Implications for global sea level
The new data will be invaluable in improving modelling not just of Thwaites glacier retreat, but glaciers more generally, according to Poul Christoffersen, a glaciologist from the University of Cambridge who wasn't involved with the research.
"They're really difficult observations to make. It's great new evidence from one of the most important glaciological sites — Thwaites glacier being one of Antarctica's weak points," Professor Christoffersen said.
"Undoubtedly this will help improve model parameters and behaviours."
But it's not just Thwaites that we need to be watching, according to Dr Galton-Fenzi.
"The two in [Australia's] backyard are the Aurora sub-glacial basin and the Wilkes sub-glacial basin.
"They have the potential to raise sea level by up to 12 metres."
According to Dr Galton-Fenzi, funding cuts and funding redirection mean Australian researchers have lost much of their capacity to monitor glacier retreat in Antarctica.

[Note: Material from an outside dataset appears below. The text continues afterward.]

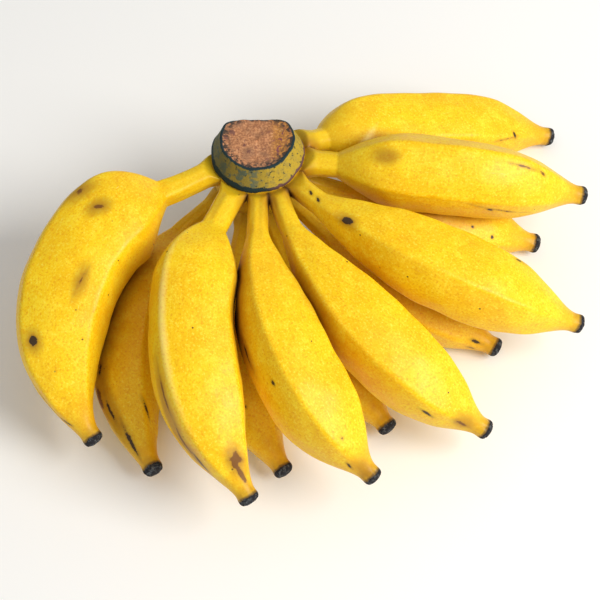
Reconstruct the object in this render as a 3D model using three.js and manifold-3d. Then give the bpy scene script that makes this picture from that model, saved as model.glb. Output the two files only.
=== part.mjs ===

"The [Australian Antarctic Division] has been incredibly under-resourced. We've lost our hot-water drilling capacity."
However, he said they're in the process of rebuilding.
"There's a new initiative called REACT — Risk of East Antarctica Collapse and Tipping-points — that's designed to develop this capability we need to understand the ice sheets.
"The plan is within five years we'll have access to those areas in East Antarctica that are changing and vulnerable, and to [re-establish] our own hot-water drilling capability."
Dr Galton-Fenzi said this latest research — and the tools used — can play an important role in helping us better understand the threat of sea level rise.
"The big things we need to look at are: what's the risk of Antarctic ice sheet collapse, and what are the implications for global sea level?"